Russia’s latest Buk-M3 surface-to-air missile systems are being tested in the area of the special military operation in Ukraine, demonstrating their excellent performance.
The Buk-M3 is a medium-range combat air defense system. It is designed to take on maneuverable aerodynamic targets, engage radio-contrast ground targets, and hit naval targets under intensive enemy fire and jamming.
Russian forces have been using this air defense missile system to neutralize various airborne threats in Ukraine. It was first spotted in Ukraine, fighting against Ukrainian forces in March 2022.
The head of the Military-Political Analysis Bureau, Alexander Mikhailov, told the Russian state-run media that “the special military operation” is a testing ground where the teams of combat equipment strike at actual targets rather than the practice ones.
The expert signaled that the weapon system has already demonstrated its full combat capabilities in Ukraine.
“As the enemy employs new tactics and strategies, Russian personnel raise their qualitative level, cope with new objectives and improve their military skills,” Mikhailov added.
He emphasized that upgrading the Ukrainian army’s Buk-M1 anti-aircraft missile systems to the Buk-M3 model employed by Russian forces is exceptionally challenging. He continued that the resources required to do this task will cost more than developing the new modification.
Russian media claimed that the Buk-M3 is unrivaled globally and virtually twice as effective as its previous iterations, thanks to its new missile.
In October 2016, the Russian military received its first Buk-M3 anti-aircraft missile system. The air defense system is offered in various configurations, including the ship-borne Shtil, Shtil-1, Uragan weapons, and the Viking land-based export variant.
It should be mentioned that the Russian company Almaz-Antey exhibited the Viking surface-to-air missile system at IDEX 2023 as the export version of the Buk-M3.
Mikhailov stated that delegations from the Middle East, particularly, show a keen interest in this weapon when they visit the company’s display booth. The IDEX 2023 international arms show is in Abu Dhabi, United Arab Emirates, from February 20 to 24.
Major Russian defense manufacturers exhibit nearly 200 full-scale types of weapons, military hardware, munitions, and tactical gear in a separate pavilion that houses Russia’s integrated display stand.
The biennial arms show, considered the biggest in the region, is being attended by 65 nations, including Russia.
Russia’s Buk-M3 Air Defense Missile System
The Buk-M3 is meant to intercept various aerodynamic targets, including cruise missiles. The new anti-aircraft missile system has improved control, a better anti-blast defense system for the crew, and a larger chassis carrying more missiles than earlier models.
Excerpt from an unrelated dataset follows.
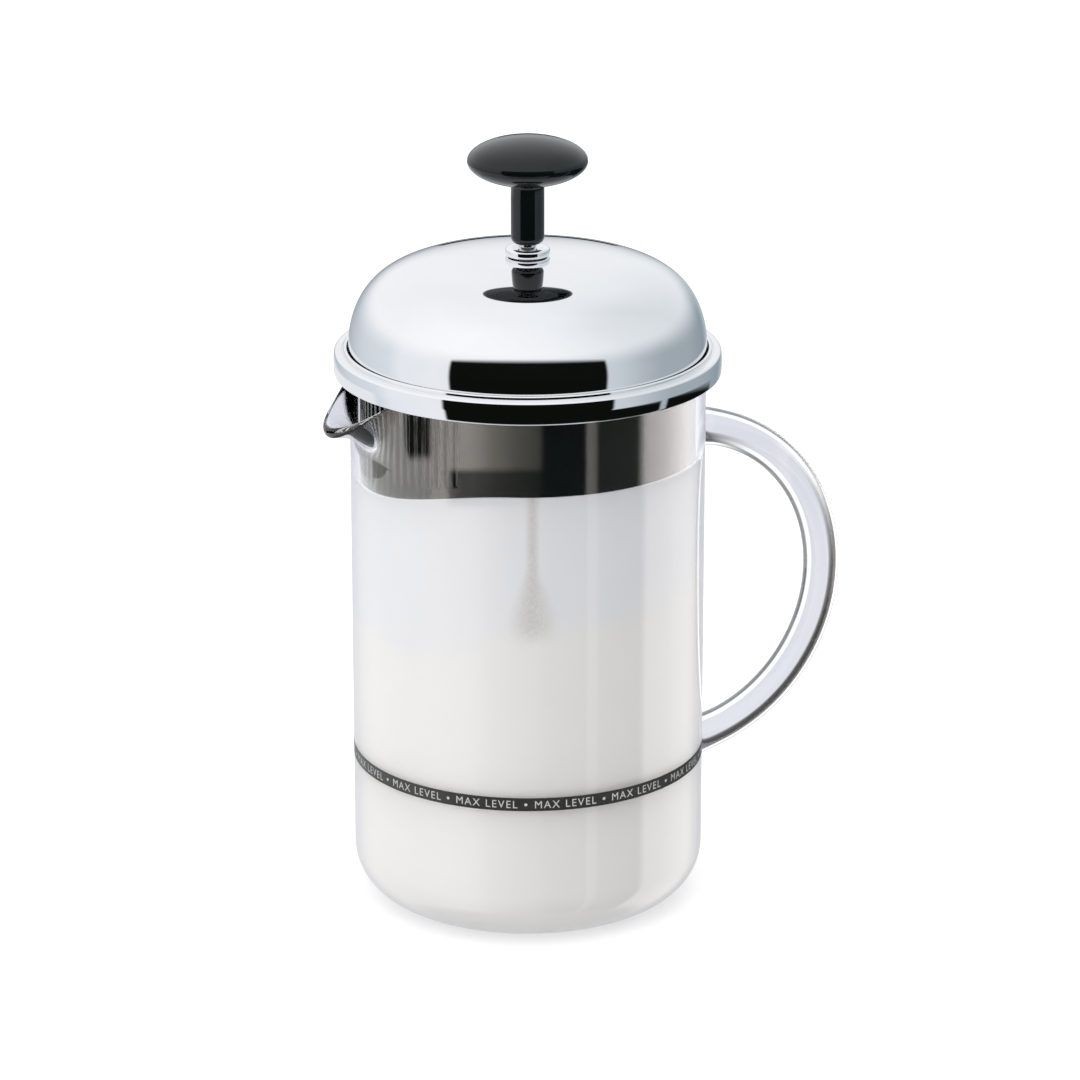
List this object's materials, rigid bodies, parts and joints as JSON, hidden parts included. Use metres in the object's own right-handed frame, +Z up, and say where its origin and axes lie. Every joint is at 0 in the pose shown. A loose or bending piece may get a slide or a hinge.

The Buk-M3, used since about 2016, uses modern 9M317M missiles and electronic components to offer significantly better capabilities than the previous Buk systems.
The system can even outperform the outdated S-300P long-range air defense system, according to the US Army Training and Doctrine Command (TRADOC) manual.
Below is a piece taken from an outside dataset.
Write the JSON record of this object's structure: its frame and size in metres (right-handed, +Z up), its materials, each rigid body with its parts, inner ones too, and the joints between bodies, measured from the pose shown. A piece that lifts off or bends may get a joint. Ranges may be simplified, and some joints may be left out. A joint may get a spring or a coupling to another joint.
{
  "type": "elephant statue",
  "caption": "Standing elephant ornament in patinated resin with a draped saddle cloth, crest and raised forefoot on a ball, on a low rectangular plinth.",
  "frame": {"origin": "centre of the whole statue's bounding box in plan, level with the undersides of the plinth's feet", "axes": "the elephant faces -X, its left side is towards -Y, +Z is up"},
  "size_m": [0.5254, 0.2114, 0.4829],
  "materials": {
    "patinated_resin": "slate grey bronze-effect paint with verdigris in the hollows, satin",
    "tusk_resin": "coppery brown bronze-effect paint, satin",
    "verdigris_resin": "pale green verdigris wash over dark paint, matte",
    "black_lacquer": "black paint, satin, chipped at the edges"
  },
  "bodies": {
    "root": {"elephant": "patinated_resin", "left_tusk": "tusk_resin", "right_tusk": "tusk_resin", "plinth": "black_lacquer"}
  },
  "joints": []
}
The Buk-M3 has a 43-mile maximum engagement range and a 1.5-mile minimum effective range, TRADOC noted. It can travel at a maximum altitude of 115,000 feet and engage targets moving at speeds of up to 6,700 mph, albeit the latter capability is more theoretical than operational.
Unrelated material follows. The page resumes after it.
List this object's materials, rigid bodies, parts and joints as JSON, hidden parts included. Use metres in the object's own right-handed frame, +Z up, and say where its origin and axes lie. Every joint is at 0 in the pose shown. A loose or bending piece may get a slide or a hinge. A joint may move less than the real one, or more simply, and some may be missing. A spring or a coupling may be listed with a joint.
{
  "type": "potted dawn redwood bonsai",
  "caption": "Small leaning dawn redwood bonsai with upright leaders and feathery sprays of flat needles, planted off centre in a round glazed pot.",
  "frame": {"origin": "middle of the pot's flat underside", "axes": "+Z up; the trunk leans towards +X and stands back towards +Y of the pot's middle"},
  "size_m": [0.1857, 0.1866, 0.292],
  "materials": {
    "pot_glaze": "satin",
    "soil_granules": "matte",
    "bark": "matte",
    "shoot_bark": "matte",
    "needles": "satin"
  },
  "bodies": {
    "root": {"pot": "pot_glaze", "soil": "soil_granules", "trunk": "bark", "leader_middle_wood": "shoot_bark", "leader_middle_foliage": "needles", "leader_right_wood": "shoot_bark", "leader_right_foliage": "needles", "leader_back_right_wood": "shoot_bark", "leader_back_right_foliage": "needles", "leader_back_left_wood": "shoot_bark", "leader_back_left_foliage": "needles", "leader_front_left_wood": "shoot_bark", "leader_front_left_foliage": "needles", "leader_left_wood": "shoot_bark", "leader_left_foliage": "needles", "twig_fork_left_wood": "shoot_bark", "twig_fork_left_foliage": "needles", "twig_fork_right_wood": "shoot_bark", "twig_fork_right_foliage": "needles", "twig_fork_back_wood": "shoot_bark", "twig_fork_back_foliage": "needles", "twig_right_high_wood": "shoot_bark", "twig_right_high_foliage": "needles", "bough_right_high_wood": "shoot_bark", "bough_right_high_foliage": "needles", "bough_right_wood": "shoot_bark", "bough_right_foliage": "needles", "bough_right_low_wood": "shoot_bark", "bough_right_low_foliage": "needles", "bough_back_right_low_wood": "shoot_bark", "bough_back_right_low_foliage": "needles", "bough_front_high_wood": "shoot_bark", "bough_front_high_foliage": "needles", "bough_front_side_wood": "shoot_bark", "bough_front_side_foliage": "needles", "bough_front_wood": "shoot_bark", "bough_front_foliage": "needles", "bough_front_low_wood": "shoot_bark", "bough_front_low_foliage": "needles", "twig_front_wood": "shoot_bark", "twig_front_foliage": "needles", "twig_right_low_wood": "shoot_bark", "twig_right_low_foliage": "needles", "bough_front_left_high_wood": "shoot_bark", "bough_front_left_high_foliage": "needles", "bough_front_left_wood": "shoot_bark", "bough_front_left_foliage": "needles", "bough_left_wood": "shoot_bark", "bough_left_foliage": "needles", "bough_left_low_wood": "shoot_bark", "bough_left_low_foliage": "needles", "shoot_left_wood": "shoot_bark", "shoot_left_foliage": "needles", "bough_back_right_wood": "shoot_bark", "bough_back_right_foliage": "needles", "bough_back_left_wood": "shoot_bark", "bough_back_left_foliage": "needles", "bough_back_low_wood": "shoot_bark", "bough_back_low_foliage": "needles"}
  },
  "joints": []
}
The system is said to be capable of repelling surface-to-surface ballistic missiles, which suggests that it can neutralize the Tochka-U (SS-21 Scarab) missiles operated by the Ukrainian military in the conflict.
A single Buk-M3 complex with several launch vehicles could engage up to 36 targets simultaneously, with each fire-control radar supporting up to six targets at the same time.
The Buk-M3 is thought to provide the Russians with a more effective medium-to-high level air defense option than the earlier variants of the Buk that are also currently being utilized in the ongoing war.
Furthermore, the system has excellent maneuverability due to its armored tracked chassis, making it appropriate for escorting armored columns or other mobile military vehicles.
In the ongoing war, the Buk-M3 is also being used to form a complex, multi-layered air defense network in conjunction with long-range S-400 SAM systems to keep the Ukrainian Air Force on the ground or otherwise destroyed in the air while simultaneously covering Russian advances on the ground.